A significant and worsening national veterinarian shortage is projected to intensify over the next decade, driven by a surge in pet ownership since 2020, expanded pet insurance adoption, and the retirements of baby boomer veterinarians from practice. Student debt is a significant structural problem in the profession, with average DVM graduates carrying $180,000–$200,000 in debt while entering salaries have historically lagged medicine and dentistry—a gap that is now narrowing as practice revenues rise. Corporate consolidation of veterinary practices by private equity firms has transformed the employment landscape, with an increasing share of new graduates entering employment with large corporate groups rather than independent practices. Telehealth and asynchronous veterinary consultation platforms are expanding access in underserved areas while creating new revenue streams for practicing veterinarians.

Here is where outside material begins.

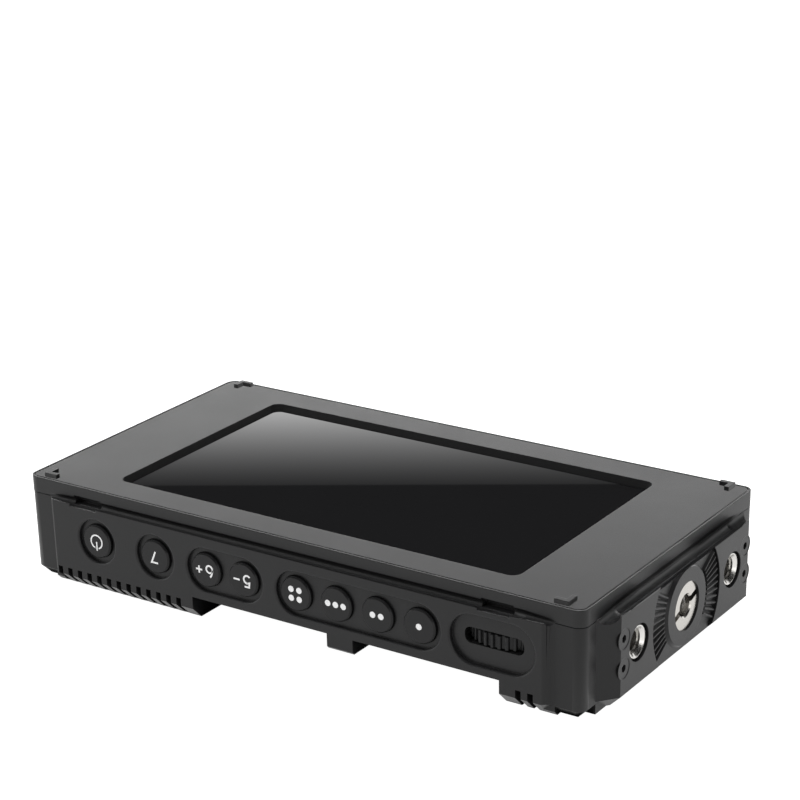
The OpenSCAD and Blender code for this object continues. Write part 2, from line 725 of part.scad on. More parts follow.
module case_screws() {
  color([0.15, 0.15, 0.15]) for (i = [-1, 1], j = [-1, 1]) translate([i * cscr_x, j * cscr_y, 0])
    difference() {
      union() {
        translate([0, 0, 0.5]) cylinder(r = cscr_r, h = 1.6);
        translate([0, 0, 2.1 - e]) cylinder(r = cscr_s, h = case_h + 2.2 - 2.1);
      }
      translate([0, 0, -1]) cylinder(r = 0.75, h = 2.5, $fn = 6);
    }
}
module button(i) {
  on_top_edge(btn_xs[i], btn_z, 0) {
    translate([0, 0, flange_y - e]) cylinder(r = btn_r, h = mid_y - 0.35 - flange_y + e);
    translate([0, 0, mid_y - 0.35 - e]) cylinder(r1 = btn_r, r2 = btn_r - 0.35, h = 0.35 + e);
    translate([0, 0, flange_y - flange_t]) cylinder(r = flange_r, h = flange_t);
    translate([0, 0, switch_y - 0.7]) cylinder(r = stem_r, h = flange_y - switch_y);
  }
}
module power_button() { color([0.2, 0.2, 0.2]) button(0); }
module function_button() { color([0.2, 0.2, 0.2]) button(1); }
module plus_button() { color([0.2, 0.2, 0.2]) button(2); }
module minus_button() { color([0.2, 0.2, 0.2]) button(3); }
module four_dot_button() { color([0.2, 0.2, 0.2]) button(4); }
module three_dot_button() { color([0.2, 0.2, 0.2]) button(5); }
module two_dot_button() { color([0.2, 0.2, 0.2]) button(6); }
module one_dot_button() { color([0.2, 0.2, 0.2]) button(7); }
module button_board() {
  x0 = wheel_at + wheel_r + 1.2;
  color([0.05, 0.3, 0.16]) translate([x0, bboard_y - bboard_t, ceil_z + 0.8])
    cube([btn_xs[0] + 5.5 - x0, bboard_t, board_z - ceil_z - 0.8]);
}
module tact_switches() {
  color([0.12, 0.12, 0.12]) for (x = btn_xs) difference() {
    translate([x - 3, bboard_y, btn_z - 3]) cube([6, switch_t, 6]);
    on_top_edge(x, btn_z, switch_y - 1.45) cylinder(r = stem_r + 0.12, h = 3);
  }
}
module thumb_wheel() {
  r0 = wheel_r - wheel_tooth;
  a = 360 / wheel_n;
  tooth = [[r0, 0], [r0, 0.42], [wheel_r - 0.12, 0.5], [wheel_r, 0.6], [wheel_r, 0.82],
    [wheel_r - 0.12, 0.92]];
  color([0.22, 0.22, 0.22]) translate([wheel_at, wheel_y, wheel_z - wheel_t / 2]) difference() {
    linear_extrude(wheel_t) polygon([for (i = [0:wheel_n - 1], p = tooth)
      p[0] * [cos(a * (i + p[1])), sin(a * (i + p[1]))]]);
    translate([0, 0, -1]) cylinder(r = axle_r + run_gap, h = wheel_t + 2);
    for (z = [-1, wheel_t - 0.6]) translate([0, 0, z]) difference() {
      cylinder(r = wheel_r - 2, h = 1.6);
      translate([0, 0, -1]) cylinder(r = 3, h = 4);
    }
  }
}
module wheel_axle() {
  color([0.7, 0.7, 0.72]) translate([wheel_at, wheel_y, boss_top - 3.5])
    cylinder(r = axle_r, h = board_z - 0.1 - boss_top + 3.5);
}
module wheel_encoder() {
  color([0.1, 0.1, 0.1]) translate([wheel_at, wheel_y, enc_z]) difference() {
    cylinder(r = encoder_r, h = board_z - enc_z);
    translate([0, 0, -1]) cylinder(r = axle_r, h = 4);
  }
}
module insert_bottom() { color([0.75, 0.74, 0.72]) on_bottom_edge(0, ins_z) insert_piece(); }
module insert_right() { color([0.75, 0.74, 0.72]) on_side(1, 0, ins_z) rotate([0, 0, 90]) insert_piece(); }
module insert_left() { color([0.75, 0.74, 0.72]) on_side(-1, 0, ins_z) rotate([0, 0, 90]) insert_piece(); }
module hub(len) {
  difference() {
    children();
    translate([0, 0, -20]) cylinder(r = ins_body_r + fit, h = 40);
  }
}
module bracket_bottom() {
  color([0.6, 0.6, 0.62]) on_bottom_edge(0, ins_z, -cav_y) hub(hub_l) {
    translate([-brk_w / 2, brk_z - ins_z, -brk_t]) cube([brk_w, board_z - 0.3 - brk_z, brk_t]);
    translate([0, 0, -hub_l]) cylinder(r = ins_body_r + hub_t, h = hub_l);
  }
}
module side_bracket(s) {
  h = cscr_y - post_r - 0.2;
  color([0.6, 0.6, 0.62]) difference() {
    on_side(s, 0, ins_z, cav_x) hub(hub_l) {
      translate([sbrk_z - ins_z, -h, -brk_t]) cube([sbrk_w, 2 * h, brk_t]);
      translate([0, 0, -hub_l]) cylinder(r = ins_body_r + shub_t, h = hub_l);
    }
    for (j = [-1, 1]) {
      on_side(s, j * bush_y, bush_z) translate([0, 0, -20]) cylinder(r = bush_r + fit, h = 20);
      for (z = sscr_zs) on_side(s, j * sscr_y, z) translate([0, 0, -20])
        cylinder(r = sscr_s + fit, h = 20);
    }
  }
}
module bracket_right() { side_bracket(1); }
module bracket_left() { side_bracket(-1); }
module locating_bushes() {
  color([0.8, 0.8, 0.8]) for (s = [-1, 1], j = [-1, 1]) on_side(s, j * bush_y, bush_z)
    translate([0, 0, -bush_sink]) difference() {
      translate([0, 0, -8]) cylinder(r = bush_r, h = 8);
      translate([0, 0, -bush_bore_l]) cylinder(r = bush_bore, h = 10);
      translate([0, 0, -bush_step]) cylinder(r = bush_bore + 0.4, h = bush_step);
      translate([0, 0, -0.75]) cylinder(r1 = bush_bore + 0.4, r2 = bush_r - 0.25, h = 0.77);
    }
}
module side_screws() {
  color([0.14, 0.14, 0.14]) for (s = [-1, 1], j = [-1, 1], z = sscr_zs)
    on_side(s, j * sscr_y, z) csk_screw(8.5);
}
// socket outline in x and z, grown outward by g
module socket_2d(g) {
  a = sock_w / 2 + g;
  b = sock_w / 2 - 1.9 + g * 0.7;
  z0 = sock_z - g;
  z1 = sock_z + sock_h * 0.6 + g * 0.4;
  z2 = sock_z + sock_h + g;
  polygon([[-a + 0.5, z0], [a - 0.5, z0], [a, z0 + 0.5], [a, z1], [b, z2], [-b, z2], [-a, z1],
    [-a, z0 + 0.5]]);
}
module hdmi_shell() {
  color([0.75, 0.68, 0.5]) translate([sock_at, 0, 0]) rotate([90, 0, 0]) difference() {
    translate([0, 0, -sock_y - sock_l]) linear_extrude(sock_l) socket_2d(0);
    translate([0, 0, -sock_y - sock_l + sock_t]) linear_extrude(sock_l) socket_2d(-sock_t);
  }
}
module hdmi_tongue() {
  color([0.05, 0.05, 0.05]) translate([sock_at - tongue_w / 2, sock_y + tip_l, sock_z + tongue_z])
    cube([tongue_w, sock_l - sock_t - tip_l, tongue_t]);
}
module heat_sink() {
  p = row_k * gril_p;
  x0 = row_k * (gril_x0 - gril_p / 2) - fin_t / 2;
  y0 = -cav_y + 0.4;
  color([0.5, 0.5, 0.52]) {
    translate([x0, y0, board_z - sink_t]) cube([(sink_n - 1) * p + fin_t, fin_d, sink_t]);
    for (i = [0:sink_n - 1]) translate([x0 + p * i, y0, fin_z]) cube([fin_t, fin_d, board_z - fin_z - 1]);
  }
}
module blade(c, k) {
  translate([c + k * blade_p - blade_t / 2, bay_y0 + 0.6, bay_h - blade_z])
    cube([blade_t, cont_d - 0.6 + blade_l, blade_h]);
}
module contact_block(c) {
  color([0.1, 0.1, 0.1]) difference() {
    translate([c - cont_w / 2, bay_y0, bay_h - cont_h]) cube([cont_w, cont_d, cont_h]);
    for (k = [-1, 0, 1]) blade(c, k);
  }
}
module contact_block_1() { contact_block(bay_c1); }
module contact_block_2() { contact_block(bay_c2); }
module contact_blades() {
  color([0.83, 0.68, 0.35]) for (c = [bay_c1, bay_c2], k = [-1, 0, 1]) blade(c, k);
}
module battery_latch(c) {
  color([0.25, 0.25, 0.25]) translate([c, latch_y, 0]) {
    translate([-latch_w / 2, -latch_d / 2, bay_h - latch_out])
      cube([latch_w, latch_d, latch_out + bay_wall + 0.1]);
    translate([-latch_w / 2 - 1, -latch_d / 2 - 1, ceil_z + 0.05]) cube([latch_w + 2, latch_d + 2, 1.2]);
  }
}
module battery_latch_1() { battery_latch(bay_c1); }
module battery_latch_2() { battery_latch(bay_c2); }

front_bezel();
screen_glass();
lcd_panel();
backlight_frame();
main_board();
board_screws();
rear_housing();
case_screws();
power_button();
function_button();
plus_button();
minus_button();
four_dot_button();
three_dot_button();
two_dot_button();
one_dot_button();
button_board();
tact_switches();
thumb_wheel();
wheel_axle();
wheel_encoder();
insert_bottom();
insert_right();
insert_left();
bracket_bottom();
bracket_right();
bracket_left();
locating_bushes();
side_screws();
hdmi_shell();
hdmi_tongue();
heat_sink();
contact_block_1();
contact_block_2();
contact_blades();
battery_latch_1();
battery_latch_2();
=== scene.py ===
import bpy, bmesh, math
from mathutils import Vector, Matrix, Euler


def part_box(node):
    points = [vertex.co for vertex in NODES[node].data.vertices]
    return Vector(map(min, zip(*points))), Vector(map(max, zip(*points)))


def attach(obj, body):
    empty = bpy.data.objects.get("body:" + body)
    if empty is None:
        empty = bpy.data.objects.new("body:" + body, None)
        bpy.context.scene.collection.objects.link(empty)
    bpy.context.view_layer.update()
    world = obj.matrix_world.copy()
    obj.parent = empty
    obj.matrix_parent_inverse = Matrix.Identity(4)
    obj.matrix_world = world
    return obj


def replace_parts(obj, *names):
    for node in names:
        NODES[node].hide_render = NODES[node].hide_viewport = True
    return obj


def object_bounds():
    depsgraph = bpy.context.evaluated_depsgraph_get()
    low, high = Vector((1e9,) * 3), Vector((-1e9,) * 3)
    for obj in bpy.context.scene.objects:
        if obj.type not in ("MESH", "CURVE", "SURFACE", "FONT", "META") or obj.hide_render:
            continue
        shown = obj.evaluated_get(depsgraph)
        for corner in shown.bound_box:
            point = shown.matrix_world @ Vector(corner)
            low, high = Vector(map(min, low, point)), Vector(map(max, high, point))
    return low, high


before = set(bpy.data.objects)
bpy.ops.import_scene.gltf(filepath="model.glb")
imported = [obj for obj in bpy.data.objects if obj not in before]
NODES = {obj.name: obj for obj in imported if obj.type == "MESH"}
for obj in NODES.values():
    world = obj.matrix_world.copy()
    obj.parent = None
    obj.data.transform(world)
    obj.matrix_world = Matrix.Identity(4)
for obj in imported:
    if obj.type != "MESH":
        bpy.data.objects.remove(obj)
cad_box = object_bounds()
scene = bpy.context.scene

# Sizes that repeat values of part.scad are in millimetres, and MM turns them into metres.
MM = 0.001
MID_X, MID_Y = 80.0, 42.06      # reach of the middle faces
EDGE = 3.0                      # chamfer of the lower edge
INS_X, INS_Y, INS_Z = 79.6, 41.66, 12.4     # outer ends of the threaded inserts
BTN_Z = 13.8                    # middle of the button caps
SOCK_X = -52                    # middle of the socket
WELD = 1e-6                     # points nearer than this are one point


# ---------------------------------------------------------------- materials
def node_mat(name):
    """New material with one Principled shader: (material, node tree, shader)."""
    m = bpy.data.materials.new(name)
    m.use_nodes = True
    nt = m.node_tree
    nt.nodes.clear()
    out = nt.nodes.new("ShaderNodeOutputMaterial")
    b = nt.nodes.new("ShaderNodeBsdfPrincipled")
    nt.links.new(b.outputs[0], out.inputs[0])
    return m, nt, b


def finish_mat(name, col, rough, metallic=0.0, spec=0.5, grain=0.0, grain_scale=4000.0, vary=0.06,
               rough_vary=0.05, edge=0.0, aniso=None):
    """Painted, moulded or metal finish: tone and gloss vary softly, a fine grain lifts the surface."""
    m, nt, b = node_mat(name)
    new, link = nt.nodes.new, nt.links.new
    tc = new("ShaderNodeTexCoord")
    big = new("ShaderNodeTexNoise")
    big.inputs["Scale"].default_value = 60.0
    big.inputs["Detail"].default_value = 4.0
    link(tc.outputs["Object"], big.inputs["Vector"])
    ramp = new("ShaderNodeMapRange")
    ramp.inputs["To Min"].default_value = 1.0 - vary
    ramp.inputs["To Max"].default_value = 1.0 + vary
    link(big.outputs[0], ramp.inputs["Value"])
    mul = new("ShaderNodeMix")
    mul.data_type = "RGBA"
    mul.blend_type = "MULTIPLY"
    mul.inputs[0].default_value = 1.0
    mul.inputs[6].default_value = (*col, 1)
    link(ramp.outputs[0], mul.inputs[7])
    link(mul.outputs[2], b.inputs["Base Color"])
    rr = new("ShaderNodeMapRange")
    rr.inputs["To Min"].default_value = max(0.0, rough - rough_vary)
    rr.inputs["To Max"].default_value = min(1.0, rough + rough_vary)
    link(big.outputs[0], rr.inputs["Value"])
    link(rr.outputs[0], b.inputs["Roughness"])
    b.inputs["Metallic"].default_value = metallic
    b.inputs["Specular IOR Level"].default_value = spec
    b.inputs["IOR"].default_value = 1.5
    normal = None
    if edge > 0:
        bev = new("ShaderNodeBevel")
        bev.samples = 4
        bev.inputs["Radius"].default_value = edge
        normal = bev.outputs[0]
    if grain > 0:
        fine = new("ShaderNodeTexNoise")
        fine.inputs["Scale"].default_value = grain_scale
        fine.inputs["Detail"].default_value = 2.0
        if aniso:
            mp = new("ShaderNodeMapping")
            mp.inputs["Scale"].default_value = aniso
            link(tc.outputs["Object"], mp.inputs["Vector"])
            link(mp.outputs[0], fine.inputs["Vector"])
        else:
            link(tc.outputs["Object"], fine.inputs["Vector"])
        bump = new("ShaderNodeBump")
        bump.inputs["Strength"].default_value = grain
        bump.inputs["Distance"].default_value = 0.0001
        link(fine.outputs[0], bump.inputs["Height"])
        if normal:
            link(normal, bump.inputs["Normal"])
        normal = bump.outputs[0]
    if normal:
        link(normal, b.inputs["Normal"])
    return m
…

How to Break Into This Career

Admission to veterinary school is among the most competitive in all of professional education, typically requiring a GPA above 3.5, multiple years of veterinary experience, letters from licensed veterinarians, and strong GRE scores. Aspiring veterinarians must accumulate substantial hands-on animal hours—ideally in multiple practice settings including shelters, farms, and clinics—before application. Most applicants apply to multiple schools and often require multiple application cycles before admission. The Association of American Veterinary Medical Colleges (AAVMC) provides prospective student resources and maintains the centralized VMCAS application system used by most accredited programs.

Career Pivot Tips

Biology, biochemistry, and animal science graduates with relevant clinical experience have the strongest natural pathways into veterinary school and should pursue VMCAS applications as their primary entry route. Veterinary technicians and technologists who work in clinical settings daily possess deep practical skills—many pursue bridge programs or post-baccalaureate pre-vet preparation to complete degree requirements for school admission. Former human healthcare professionals—nurses, pharmacists, human physicians—who wish to transition to animal medicine must complete a full DVM program but bring pharmacological and clinical reasoning skills that accelerate their development in veterinary school. Military and public health professionals interested in food safety, disease surveillance, or biodefense should explore the USDA Veterinary Medicine Loan Repayment Program and military veterinary officer pathways that offer debt repayment incentives.